### Material provided:
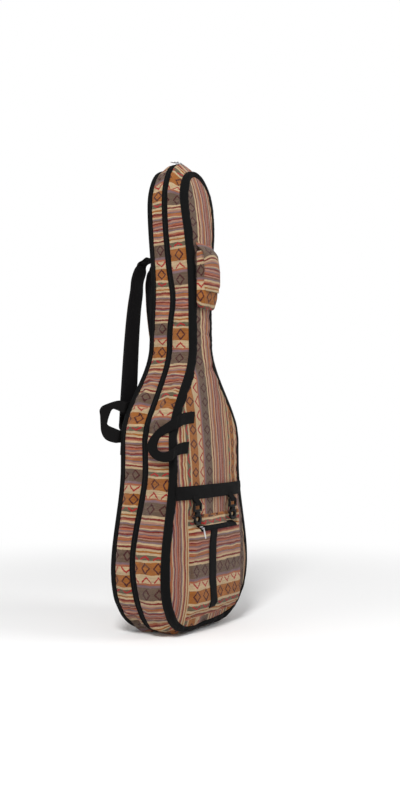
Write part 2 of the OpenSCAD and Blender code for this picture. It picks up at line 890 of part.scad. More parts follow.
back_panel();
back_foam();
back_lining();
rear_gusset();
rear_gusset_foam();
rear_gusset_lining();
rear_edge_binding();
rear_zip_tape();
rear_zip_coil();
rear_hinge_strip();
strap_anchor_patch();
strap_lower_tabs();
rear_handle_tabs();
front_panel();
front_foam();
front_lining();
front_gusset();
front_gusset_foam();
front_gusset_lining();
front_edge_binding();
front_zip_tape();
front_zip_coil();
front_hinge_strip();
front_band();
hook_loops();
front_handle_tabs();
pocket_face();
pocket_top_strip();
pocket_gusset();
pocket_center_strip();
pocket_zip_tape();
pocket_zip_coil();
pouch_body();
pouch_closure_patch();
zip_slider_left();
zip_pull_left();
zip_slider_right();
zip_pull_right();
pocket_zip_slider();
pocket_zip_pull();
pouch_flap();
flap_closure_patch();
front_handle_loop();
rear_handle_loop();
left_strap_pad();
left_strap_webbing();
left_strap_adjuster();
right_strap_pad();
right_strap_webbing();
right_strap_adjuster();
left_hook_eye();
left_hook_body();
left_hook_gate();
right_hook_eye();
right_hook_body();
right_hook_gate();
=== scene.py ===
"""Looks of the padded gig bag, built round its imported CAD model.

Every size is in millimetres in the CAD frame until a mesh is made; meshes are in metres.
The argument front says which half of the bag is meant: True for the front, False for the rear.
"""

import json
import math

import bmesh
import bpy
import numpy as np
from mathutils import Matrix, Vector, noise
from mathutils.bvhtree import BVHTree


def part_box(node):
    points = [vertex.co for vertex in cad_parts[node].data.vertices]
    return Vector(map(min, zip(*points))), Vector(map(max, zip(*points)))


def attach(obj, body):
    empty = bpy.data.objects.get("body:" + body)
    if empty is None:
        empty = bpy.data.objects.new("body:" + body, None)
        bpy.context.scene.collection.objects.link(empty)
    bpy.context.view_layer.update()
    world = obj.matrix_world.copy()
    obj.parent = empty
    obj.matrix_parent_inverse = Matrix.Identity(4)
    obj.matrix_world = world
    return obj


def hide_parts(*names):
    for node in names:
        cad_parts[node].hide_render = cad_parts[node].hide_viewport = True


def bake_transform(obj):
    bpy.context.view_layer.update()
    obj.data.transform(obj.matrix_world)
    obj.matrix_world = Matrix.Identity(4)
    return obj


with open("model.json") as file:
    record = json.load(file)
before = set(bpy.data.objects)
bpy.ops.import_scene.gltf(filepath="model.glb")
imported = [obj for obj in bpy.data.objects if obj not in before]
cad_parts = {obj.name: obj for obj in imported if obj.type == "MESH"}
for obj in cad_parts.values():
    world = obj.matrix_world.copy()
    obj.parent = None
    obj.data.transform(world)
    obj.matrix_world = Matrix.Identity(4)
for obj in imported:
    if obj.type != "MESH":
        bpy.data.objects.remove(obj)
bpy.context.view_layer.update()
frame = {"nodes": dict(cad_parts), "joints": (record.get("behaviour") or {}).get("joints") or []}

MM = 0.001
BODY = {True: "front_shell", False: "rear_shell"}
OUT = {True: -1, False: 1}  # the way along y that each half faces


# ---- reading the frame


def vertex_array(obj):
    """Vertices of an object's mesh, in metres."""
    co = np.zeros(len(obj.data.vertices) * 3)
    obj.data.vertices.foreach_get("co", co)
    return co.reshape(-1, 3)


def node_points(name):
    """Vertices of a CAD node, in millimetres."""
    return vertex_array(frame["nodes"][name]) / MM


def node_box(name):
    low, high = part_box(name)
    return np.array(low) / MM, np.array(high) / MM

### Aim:
Make an exact transcription of the lines from the line with "pocket_center_strip();" through the line with "obj.parent = None", inclusive, omitting all others.

### Exercise result:
pocket_center_strip();
pocket_zip_tape();
pocket_zip_coil();
pouch_body();
pouch_closure_patch();
zip_slider_left();
zip_pull_left();
zip_slider_right();
zip_pull_right();
pocket_zip_slider();
pocket_zip_pull();
pouch_flap();
flap_closure_patch();
front_handle_loop();
rear_handle_loop();
left_strap_pad();
left_strap_webbing();
left_strap_adjuster();
right_strap_pad();
right_strap_webbing();
right_strap_adjuster();
left_hook_eye();
left_hook_body();
left_hook_gate();
right_hook_eye();
right_hook_body();
right_hook_gate();
=== scene.py ===
"""Looks of the padded gig bag, built round its imported CAD model.

Every size is in millimetres in the CAD frame until a mesh is made; meshes are in metres.
The argument front says which half of the bag is meant: True for the front, False for the rear.
"""

import json
import math

import bmesh
import bpy
import numpy as np
from mathutils import Matrix, Vector, noise
from mathutils.bvhtree import BVHTree


def part_box(node):
    points = [vertex.co for vertex in cad_parts[node].data.vertices]
    return Vector(map(min, zip(*points))), Vector(map(max, zip(*points)))


def attach(obj, body):
    empty = bpy.data.objects.get("body:" + body)
    if empty is None:
        empty = bpy.data.objects.new("body:" + body, None)
        bpy.context.scene.collection.objects.link(empty)
    bpy.context.view_layer.update()
    world = obj.matrix_world.copy()
    obj.parent = empty
    obj.matrix_parent_inverse = Matrix.Identity(4)
    obj.matrix_world = world
    return obj


def hide_parts(*names):
    for node in names:
        cad_parts[node].hide_render = cad_parts[node].hide_viewport = True


def bake_transform(obj):
    bpy.context.view_layer.update()
    obj.data.transform(obj.matrix_world)
    obj.matrix_world = Matrix.Identity(4)
    return obj


with open("model.json") as file:
    record = json.load(file)
before = set(bpy.data.objects)
bpy.ops.import_scene.gltf(filepath="model.glb")
imported = [obj for obj in bpy.data.objects if obj not in before]
cad_parts = {obj.name: obj for obj in imported if obj.type == "MESH"}
for obj in cad_parts.values():
    world = obj.matrix_world.copy()
    obj.parent = None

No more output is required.